Silver rate today: Silver ETFs extended losses for the third straight session as the historic slide in precious metals intensified across domestic and global markets. The sharp correction in bullion prices has spilled over into exchange-traded funds, eroding gains that had built up over an extraordinary rally in the past year.
Among the hardest hit were Kotak Silver ETF and ICICI Prudential Silver ETF, both tumbling 20%. SBI Silver ETF and Axis Silver ETF also declined 20%. HDFC Silver ETF fell 19.5%, while Nippon India Silver ETF dropped 19%. Over the last three trading sessions of extreme volatility, all silver ETFs have lost more than 40%.
MCX Silver rate today crashed 15% on Monday, February 2, following a steep correction over the previous two sessions. The white metal has now fallen more than 46% or ₹1.94 lakh from its record high of ₹4,20,000, hit on Thursday (January 30) on firm dollar and as higher CME margins take effect from today. MCX silver price tanked 15% lower circuit of ₹2,25,805 per kg.
Silver ETFs, which had earlier benefited from a massive surge in precious metal prices, have witnessed sharp profit-booking. The correction has been exacerbated by a stronger dollar after U.S. President Donald Trump named former Federal Reserve Governor Kevin Warsh — considered hawkish on rates — as his choice to head the U.S. central bank.

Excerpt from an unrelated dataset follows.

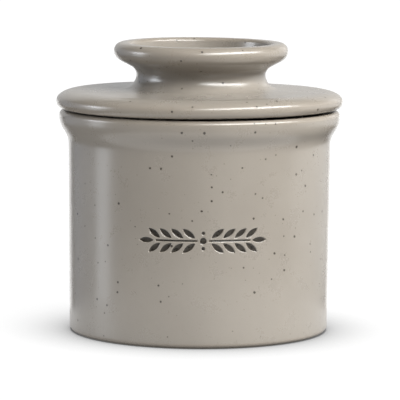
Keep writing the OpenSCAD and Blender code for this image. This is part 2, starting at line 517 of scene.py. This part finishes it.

Further pressure came after CME Group announced higher margin requirements on metal futures over the weekend, with the revised norms set to take effect after market close on Monday. COMEX gold futures margins were raised from 6% to 8%, while margins for COMEX 5,000-ounce silver futures were increased from 11% to 15%. Such moves typically force traders to cut positions, adding to volatility and downside pressure.
The sharp fall in silver ETFs mirrors the steep correction seen in international bullion markets on January 30, which has now fully reflected in domestic ETF prices. After an extraordinary rally over the past year, the recent slide indicates that prices had run far ahead of near-term fundamentals, triggering aggressive profit-booking once global cues turned adverse.
Zerodha founder and Chief Executive Officer Nithin Kamath in a post on X described the crash as a rare market event where risk management can fail, noting that in his 16 years in the markets he had seen a similar dislocation only once before — when crude oil prices turned negative during the Covid-19 pandemic.
Moreover, Sriram B K R, Senior Investment Strategist at Geojit Financial Services, noted that the weakness in gold and silver ETFs is largely a spillover from the sharp correction in global bullion prices on January 30, as reflected in LBMA benchmarks. He pointed out that despite the correction, price levels remain high and can sustain only if backed by fresh and lasting fundamental triggers, even as current signals remain mixed.
Sriram further said that ongoing global tensions and uncertainty may continue to provide underlying support to gold. “Both asset classes appear due for a price consolidation, though timing such a move is extremely difficult. We continue to advise investors not to chase rallies and instead remain disciplined with asset allocation. Investors should exercise caution at these levels.”
Meanwhile, offering a practical lens for investors navigating this volatility, Siddharth Srivastava added:
“In selecting Silver ETFs, primary importance should be given to liquidity on the exchange and a lower expense ratio. Additional filters may include tracking error and efficiency of ETF in tracking the underlying on exchange,” said Siddharth Srivastava, Head - ETF Product & Fund Manager, Mirae Asset Investment Managers (India).
Disclaimer: The views and recommendations made above are those of individual analysts or broking companies, and not of Mint. We advise investors to check with certified experts before making any investment decisions.